You and your partner may choose to have your estates going to each other outright in the first instance and then upon the survivor’s death, trusts can be created with each of your children as a primary beneficiary of the trust and your grandchildren as secondary beneficiaries (if one or more of your children predecease you).

The assets that fall into the trust will not be owned by the beneficiaries, so they will generally be protected in the event of bankruptcy and/or Family Court proceedings. The beneficiaries can also share the income from investments of the trust capital with the other beneficiaries of the trust (eg. children or grandchildren) to minimise the income tax on that income.

Click here to download a document which summarises testamentary trusts and their many benefits.

Power of Attorney

A Power of Attorney is just as important as a will. It enables your financial affairs to be managed when you are unable to or do not want to conduct them personally. This might occur when you are unwell, travelling or simply do not wish to be burdened with the day-to-day management of your affairs.

An Enduring Power of Attorney enables another person to act on your behalf in respect of financial matters in case of emergency/mental incapacity/disability. It will still operate in the case of mental incapacity. The Enduring Power of Attorney can be used in all sorts of circumstances, say if you are away and the attorney needs to talk to a bank or insurance company about something in your name, or if you are in an accident and your attorney needs to sell your property to pay for medical expenses.

You can nominate when the Enduring Power of Attorney comes into effect eg. immediately upon signing or once a medical practitioner advises that you are not able to make decisions for yourself. You can also appoint more than one person to be your attorney or one person in the first instance and a second person or persons as a backup, in case the first person cannot act.

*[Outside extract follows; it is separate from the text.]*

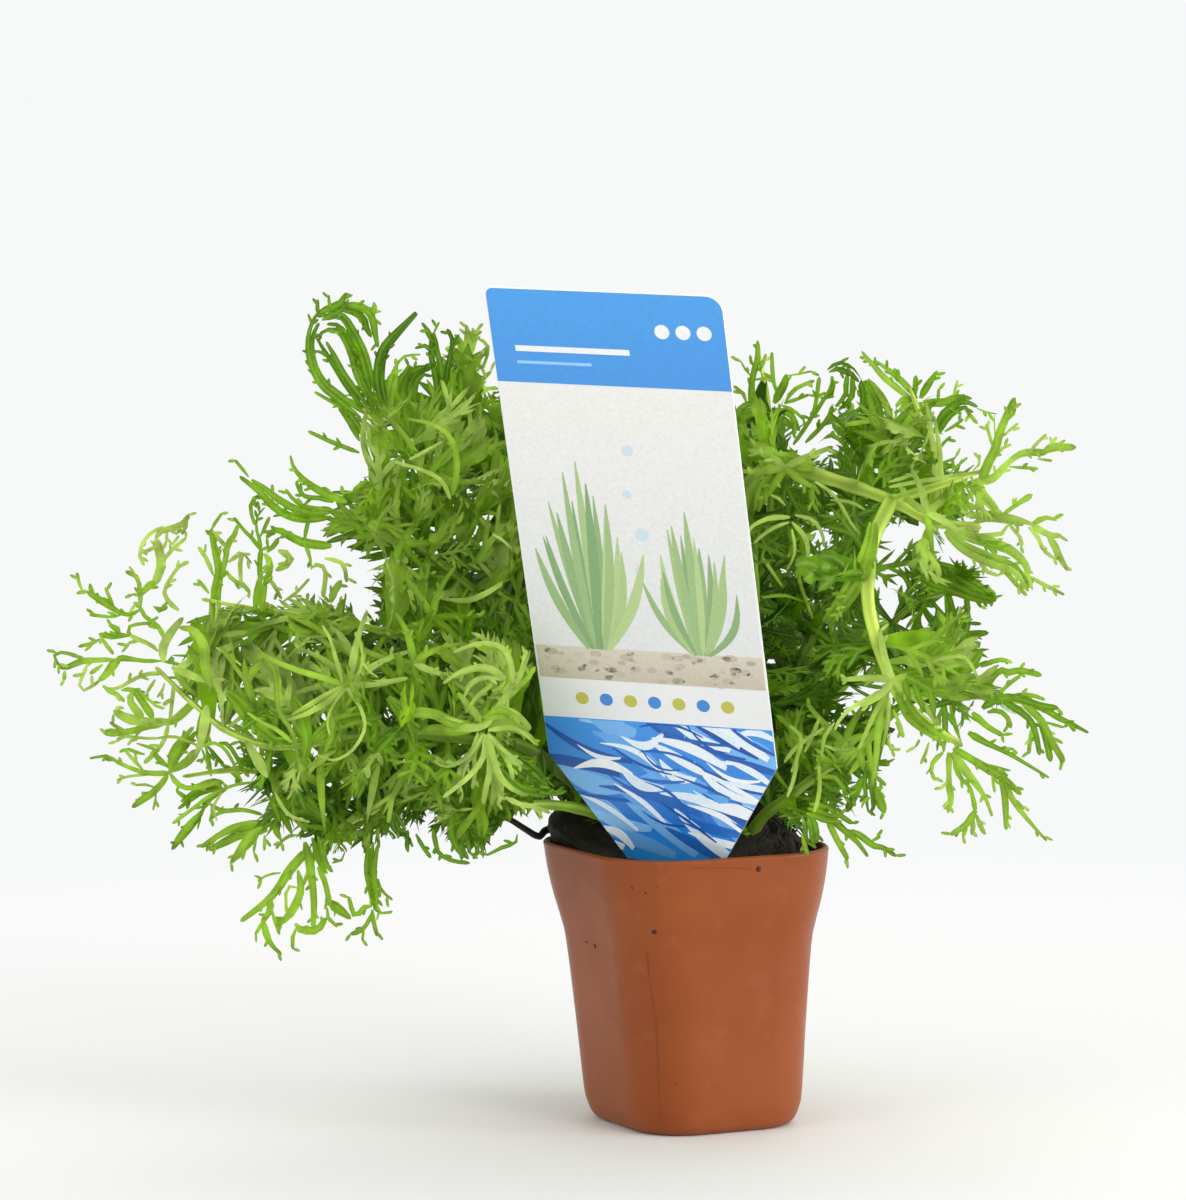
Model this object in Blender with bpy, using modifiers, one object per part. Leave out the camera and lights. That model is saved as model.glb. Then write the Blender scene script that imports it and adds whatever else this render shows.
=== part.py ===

A General Power of Attorney operates in limited circumstances and is most often created to deal with a specific transaction, say if you are buying property but travelling overseas so you need your attorney to sign documents for you while you are away. It ceases to have operation if the principal loses capacity.

Company Power of Attorney

An Enduring Power of Attorney allows another person to be appointed to manage your personal assets and financial-related matters in the event of incapacity but cannot be used to make decisions on your behalf in your capacity as director of a company.

If you are a sole director, and particularly if your company operates a business, it is vital that you put in place a Company Power of Attorney appointing someone to make decisions on behalf of the company if you are not able to.

The company power of attorney is in the form of a deed and must be signed in conjunction with minutes of a director’s meeting approving the signing of the deed. At the meeting, the directors will approve the appointment of the attorney and resolve that the company execute the document.

Appointment of Enduring Guardian

An Appointment of Enduring Guardian operates in a similar manner to an Enduring Power of Attorney, but it relates to health, medical and lifestyle decisions such as deciding the type of medical treatment you will receive, if you need to be placed into care, where you will live etc.

The document only operates once capacity is lost and only for the period you do not have capacity. You can also appoint a backup enduring guardian or enduring guardians if the first person is unable to act.

Advance Care Directive

Whilst the Appointment of Enduring Guardian establishes the legal appointment for someone to make health and medical decisions, an Advance Care Directive provides scope and context for the types of decisions to be made.

It is an important way of telling people what your wishes are regarding the types of treatments and healthcare that you would like or refuse. If it is valid, it must be followed.